If you're feeling good about the market, you're not alone. Take my hand as we go over some of this week's more uplifting headlines.

1. Head like a Whole
Premium organics are back. Whole Foods Market (Nasdaq: WFMI) posted impressive quarterly results this week. Revenue climbed 15%, fueled by an 8.4% spike in store-level comps. Earnings nearly doubled, soaring 88% to prove the upscale grocer's model can deliver widening margins in good times.

Analysts weren't overly impressed with the chain's top-line outlook -- 12% for this fiscal year and 10%-13% next year -- but it's hard to scoff at double-digit gains.

There are plenty of retailers posting impressive comps lately, but many of them are simply stacked up against the low-lying fruit of abysmal results in each of the two previous years. That's not Whole Foods. Comps during last year's fiscal third quarter slipped a mere 2.5%, essentially offsetting the 2.6% store-level uptick a year earlier. In other words, Whole Foods isn't simply back to where it was before the recession hit most premium retailers. It has already turned around and is running in the right direction.

2. Ugly shoes are back
Shares of Crocs (Nasdaq: CROX) are trading higher today, after the maker of cozy yet arguably unfashionable footwear posted better-than-expected results.

Yes, Crocs.

A lot of smart people -- including many of my fellow Fools -- often bring up the Crocs fad as a cautionary tale of tempering enthusiasm when it comes to hot trends. What if this wasn't a fad after all? Revenue climbed 31% over last year's adjusted showing. Earnings of $0.37 a share reversed a year-ago loss and clocked in well ahead of the $0.22 a share that Mr. Market was expecting.

A year ago, a 31% spike in Asian sales helped partly offset domestic and European weakness. Now, Crocs is climbing on all three fronts with double-digit gains in Asia and the Americas and a 7% uptick in Europe.

Crocs has a cash-rich and debt-free balance sheet, so it's not going anywhere anytime soon. The next time you compare Crocs to pet rocks, Milli Vanilli, or Beanie Babies, you may want to update your fad choices.

3. Sirius is no dog star
Sirius XM Radio (Nasdaq: SIRI) is still rocking. The country's only satellite radio provider posted its fourth consecutive profitable quarter, boosting its revenue and free cash flow projections for all of 2010.

The stock climbed higher on the news, even though the shares were hammered during the previous two quarters after posting similarly upbeat results.

I called it.

The day before they were announced, I offered up three reasons why Sirius XM's stock would trade higher on earnings news. Improving fundamentals and widening short positions were two reasons I singled out, but perhaps the most important one was that the stock hadn't run up ahead of the quarterly call the way it had during the two previous quarters.
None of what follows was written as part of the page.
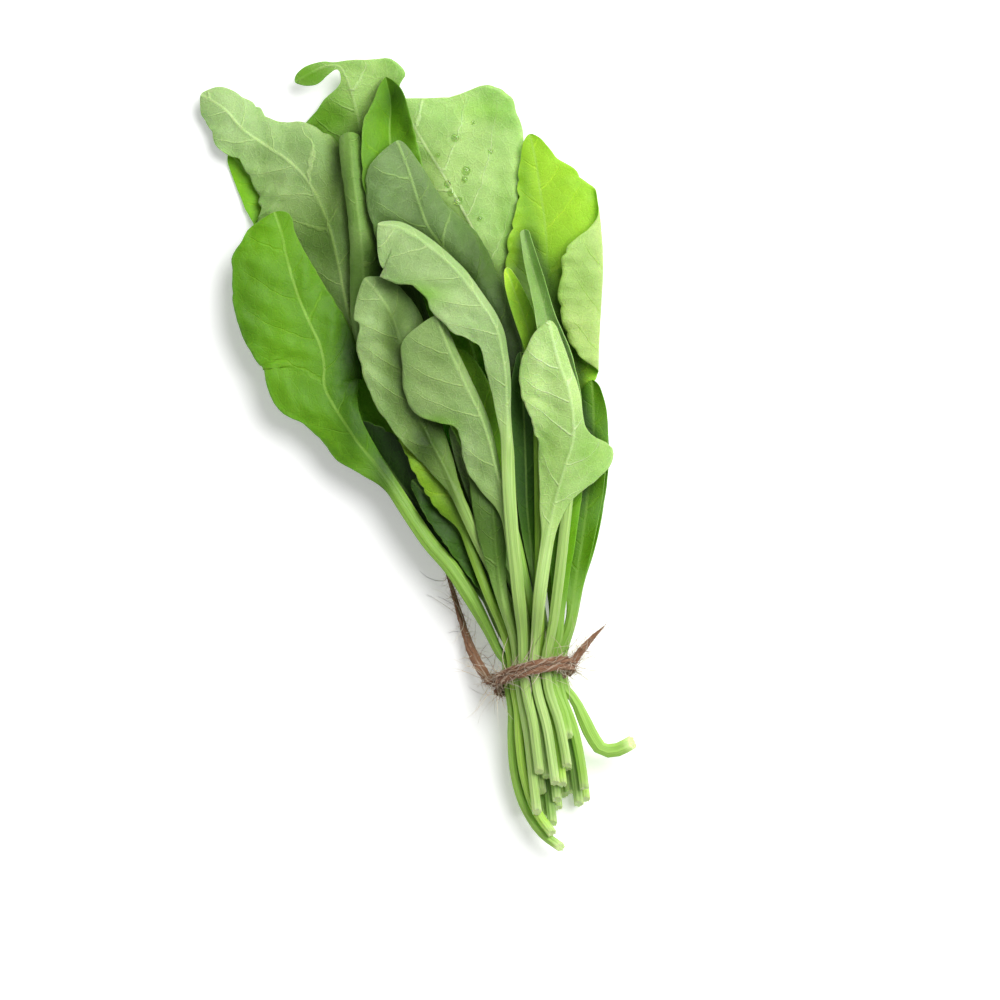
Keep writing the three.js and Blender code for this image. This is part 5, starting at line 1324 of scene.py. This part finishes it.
def build_stage(scene, settings):
    """A camera that looks straight down, a large pale surface, one large light and an even sky."""
    middle = shared(scene).shift
    x, y = (VIEW_MIDDLE[0] - middle[0]) * MM, (VIEW_MIDDLE[1] - middle[1]) * MM
    lens = bpy.data.cameras.new("camera")
    lens.lens = settings.lens
    lens.sensor_width = SENSOR
    height = (VIEW_HEIGHT + VIEW_SPAN * settings.lens / SENSOR) * MM
    scene.camera = put_in_scene("camera", lens, (x, y, height))

    corners = np.array([(-1, -1, 0), (1, -1, 0), (1, 1, 0), (-1, 1, 0)]) * SURFACE_HALF + (0, 0, SURFACE_Z)
    surface = make_mesh("surface", corners, [(0, 1, 2, 3)], {}, floor_material(settings))

    light = bpy.data.lights.new("key light", "AREA")
    light.shape = "DISK"
    light.size = LIGHT_SIZE
    light.energy = settings.key_power
    key = put_in_scene("key light", light, LIGHT_PLACE)
    key.rotation_euler = (-key.location).to_track_quat("-Z", "Y").to_euler()

    world = bpy.data.worlds.new("even sky")
    world.use_nodes = True
    background = world.node_tree.nodes["Background"]
    Nodes(world.node_tree).fill(background, {"Color": WHITE, "Strength": settings.sky})
    scene.world = world
    scene.view_settings.view_transform = "Standard"


# Settings that a user would change
def colour(name, description, red, green, blue):
    return FloatVectorProperty(name=name, description=description, subtype="COLOR", size=4, min=0, max=1,
                               default=srgb(red, green, blue))


class ArugulaLeafSettings(PropertyGroup):
    sage_face: colour("Sage upper side", "Upper side of the grey-green leaves", 84, 132, 44)
    sage_back: colour("Sage underside", "Underside of the grey-green leaves", 160, 188, 122)
    sage_stem: colour("Sage stem", "Stems and midribs of the grey-green leaves", 166, 198, 110)
    bright_face: colour("Bright upper side", "Upper side of the bright leaves", 100, 152, 20)
    bright_back: colour("Bright underside", "Underside of the bright leaves", 128, 172, 78)
    bright_stem: colour("Bright stem", "Stems and midribs of the bright leaves", 146, 188, 80)
    pale_face: colour("Pale upper side", "Upper side of the pale leaves", 110, 160, 36)
    pale_back: colour("Pale underside", "Underside of the pale leaves", 172, 204, 120)
    pale_stem: colour("Pale stem", "Stems and midribs of the pale leaves", 178, 208, 124)
    lime_face: colour("Lime upper side", "Upper side of the yellow-green leaves", 166, 210, 50)
    lime_back: colour("Lime underside", "Underside of the yellow-green leaves", 194, 216, 136)
    lime_stem: colour("Lime stem", "Stems and midribs of the yellow-green leaves", 166, 206, 84)
    dark_face: colour("Dark upper side", "Upper side of the dark leaves", 62, 104, 28)
    dark_back: colour("Dark underside", "Underside of the dark leaves", 124, 152, 94)
    dark_stem: colour("Dark stem", "Stems and midribs of the dark leaves", 140, 176, 90)
    cut_end: colour("Cut end", "Moist flesh in the cut ends of the stems", 190, 214, 136)
    glow: colour("Glow", "Green of thin blade with light behind it", 118, 180, 8)
    vein_width: FloatProperty(name="Vein width", description="Half-width of a lateral vein in millimetres",
                              default=0.5, min=0.1, max=1.5)


class ArugulaTwineSettings(PropertyGroup):
    thickness: FloatProperty(name="Thickness", description="Thickness of the twine in millimetres",
                             default=2.0, min=0.8, max=3)
    twist: FloatProperty(name="Twist", description="Length of one full twist of the strands in millimetres",
                         default=13, min=3, max=40)
    strands: IntProperty(name="Strands", description="Fine strands in the bundle", default=20, min=3, max=60)
    fibres: IntProperty(name="Fibres", description="Loose fibres on each ten centimetres of twine",
                        default=560, min=0, max=2000)
    fibre: colour("Fibre", "Lit strands of the jute", 182, 136, 102)
    groove: colour("Groove", "Shade between the strands", 112, 78, 58)
    loose: colour("Loose fibre", "Pale loose fibres", 236, 226, 204)


class ArugulaStageSettings(PropertyGroup):
    surface: colour("Surface", "Pale surface under the bunch", 250, 250, 250)
    key_power: FloatProperty(name="Key light", description="Strength of the large light", subtype="POWER",
                             unit="POWER", default=26.5, min=0, max=500)
    sky: FloatProperty(name="Sky", description="Strength of the even white light", default=0.36, min=0, max=3)
    # The surface glows evenly by itself with this strength, which lifts the shadows cast on it.
    surface_glow: FloatProperty(name="Bounce", description="Light that the surface gives back by itself",
                          default=0.25, min=0, max=1)
    lens: FloatProperty(name="Lens", description="Focal length of the camera in millimetres",
                        subtype="DISTANCE_CAMERA", unit="CAMERA", default=286, min=20, max=600)


# What the operators share, worked out once
class Shared:
    laid = None
    around = None
    shift = None
    materials = None


def shared(scene):
    """Settles the leaves and makes the leaf materials when they are first asked for."""
    if Shared.laid is None:
        Shared.laid, heights = settle()
        Shared.around = crowding(heights)
        corners = np.concatenate([rings.reshape(-1, 3) for _, _, rings in Shared.laid.values()])
        middle = (corners.min(axis=0) + corners.max(axis=0)) / 2
        Shared.shift = np.array([middle[0], middle[1], 0])
        groups = {"veins": lateral_veins(), "net": vein_network(), "tissue": leaf_tissue()}
        Shared.materials = {finish: leaf_material(finish, scene.arugula_leaf, groups) for finish in FINISHES}
    return Shared


LAYERS = {
    "outer": ("leaf_west_outer", "leaf_rolled", "leaf_north_east", "leaf_north_cup", "leaf_east_folded",
              "leaf_north_pale", "leaf_bent_stem", "leaf_centre_back", "leaf_west_front"),
    "front": ("leaf_dark_fold", "leaf_dark_wavy", "leaf_dark_strip", "leaf_bright_edge", "leaf_inner_narrow",
              "leaf_middle", "leaf_south_east", "leaf_winged", "leaf_saturated", "leaf_yellow_tip",
              "leaf_front_oval", "leaf_rolled_east", "leaf_front_long", "leaf_front_pale"),
    "hidden": ("leaf_hidden_middle", "leaf_hidden_west", "leaf_hidden_east", "leaf_hidden_core"),
}


class ARUGULA_OT_outer_leaves(Operator):
    """Builds the large outer leaves of the bunch"""
    bl_idname = "arugula.outer_leaves"
    bl_label = "Outer Leaves"

    def execute(self, context):
        build_leaves(LAYERS["outer"], shared(context.scene))
        return {"FINISHED"}


class ARUGULA_OT_front_leaves(Operator):
    """Builds the leaves that lie on top, towards the tie"""
    bl_idname = "arugula.front_leaves"
    bl_label = "Front Leaves"

    def execute(self, context):
        build_leaves(LAYERS["front"], shared(context.scene))
        return {"FINISHED"}


class ARUGULA_OT_hidden_leaves(Operator):
    """Builds the lowest and innermost leaves, which the others mostly hide"""
    bl_idname = "arugula.hidden_leaves"
    bl_label = "Hidden Leaves"

    def execute(self, context):
        build_leaves(LAYERS["hidden"], shared(context.scene))
        return {"FINISHED"}


class ARUGULA_OT_water_drops(Operator):
    """Sets small drops of water on the leaf at the upper right"""
    bl_idname = "arugula.water_drops"
    bl_label = "Water Drops"

    def execute(self, context):
        build_drops(bpy.data.objects["arugula_north_east"], shared(context.scene).shift)
        return {"FINISHED"}


class ARUGULA_OT_twine(Operator):
    """Winds the jute twine round the stems, with its two ends and loose fibres"""
    bl_idname = "arugula.twine"
    bl_label = "Twine"

    def execute(self, context):
        build_twine(context.scene.arugula_twine, shared(context.scene).shift)
        return {"FINISHED"}


class ARUGULA_OT_stage(Operator):
    """Sets up the camera, the pale surface and the soft light"""
    bl_idname = "arugula.stage"
    bl_label = "Stage"

    def execute(self, context):
        build_stage(context.scene, context.scene.arugula_stage)
        return {"FINISHED"}


class ARUGULA_PT_panel(Panel):
    bl_label = "Arugula Bunch"
    bl_idname = "ARUGULA_PT_panel"
    bl_space_type = "VIEW_3D"
    bl_region_type = "UI"
    bl_category = "Arugula"

    def draw(self, context):
        scene = context.scene
        for settings in (scene.arugula_leaf, scene.arugula_twine, scene.arugula_stage):
            box = self.layout.box()
            for name in settings.bl_rna.properties.keys():
                if name not in ("rna_type", "name"):
                    box.prop(settings, name)
        for operator in OPERATORS:
            self.layout.operator(operator.bl_idname)


OPERATORS = (ARUGULA_OT_stage, ARUGULA_OT_outer_leaves, ARUGULA_OT_front_leaves, ARUGULA_OT_hidden_leaves,
             ARUGULA_OT_water_drops, ARUGULA_OT_twine)
CLASSES = (ArugulaLeafSettings, ArugulaTwineSettings, ArugulaStageSettings, *OPERATORS, ARUGULA_PT_panel)


def register():
    for cls in CLASSES:
        bpy.utils.register_class(cls)
    bpy.types.Scene.arugula_leaf = PointerProperty(type=ArugulaLeafSettings)
    bpy.types.Scene.arugula_twine = PointerProperty(type=ArugulaTwineSettings)
    bpy.types.Scene.arugula_stage = PointerProperty(type=ArugulaStageSettings)


def unregister():
    del bpy.types.Scene.arugula_stage
    del bpy.types.Scene.arugula_twine
    del bpy.types.Scene.arugula_leaf
    for cls in reversed(CLASSES):
        bpy.utils.unregister_class(cls)


def main():
    register()
    bpy.ops.arugula.stage()
    bpy.ops.arugula.outer_leaves()
    bpy.ops.arugula.front_leaves()
    bpy.ops.arugula.hidden_leaves()
    bpy.ops.arugula.water_drops()
    bpy.ops.arugula.twine()


if __name__ == "__main__":
    main()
Performance and expectations go hand in hand, and this time Sirius XM was able to rock the skeptics.

4. Playing with a loaded STEC
STEC (Nasdaq: STEC) posted better-than-expected quarterly results Tuesday. The solid-state storage specialist posted a profit of $0.06 a share, well ahead of analysts, who were settling for breakeven results. Revenue also clocked in ahead of Wall Street targets.

STEC's results provided strong sequential boosts, a far cry from the previous quarter when EMC (NYSE: EMC) -- its largest customer -- held back on orders.

Executives were curt on the subject this time around. Analysts were advised not to ask customer-specific questions -- and the only time EMC came up was when STEC's CEO noted that "the inventory carryover situation at our largest customer was resolved" during the quarter.

Fellow Fool Anders Bylund feels that the company may be hiding something, preferring a little more transparency out of STEC.

I'm not concerned. In fact, the company is telling investors everything they need to know -- about EMC and its data storage business in general -- by announcing third-quarter guidance that implies another huge sequential step up on the top and bottom lines.

Connect the dots -- and prosper.

5. Hire and higher in China
Chinese job listings giant 51job (Nasdaq: JOBS) got the job done last night. Revenue rose 36%, with earnings more than doubling to $0.29 a share -- or $0.33 a share on an adjusted basis.

51job's performance was fueled by a 74% surge in its online recruitment services, which now account for slightly more than half of its revenue mix. However, even the company's original print advertising business inched higher during the quarter -- despite the fact that the number of city-specific publications put out weekly has shrunk from 22 to 17 over the past year.

And, yes, even cranking out job listings can be a high-margin affair in China. This is 51job's second consecutive quarter of delivering net profit margins in excess of 20%. Compare that to stateside leader Monster Worldwide (NYSE: MWW) -- which has a foothold in China through ChinaHR.com -- which delivered microscopic net margins given its breakeven results on an adjusted basis during the same quarter.

Some resumes just look better than others.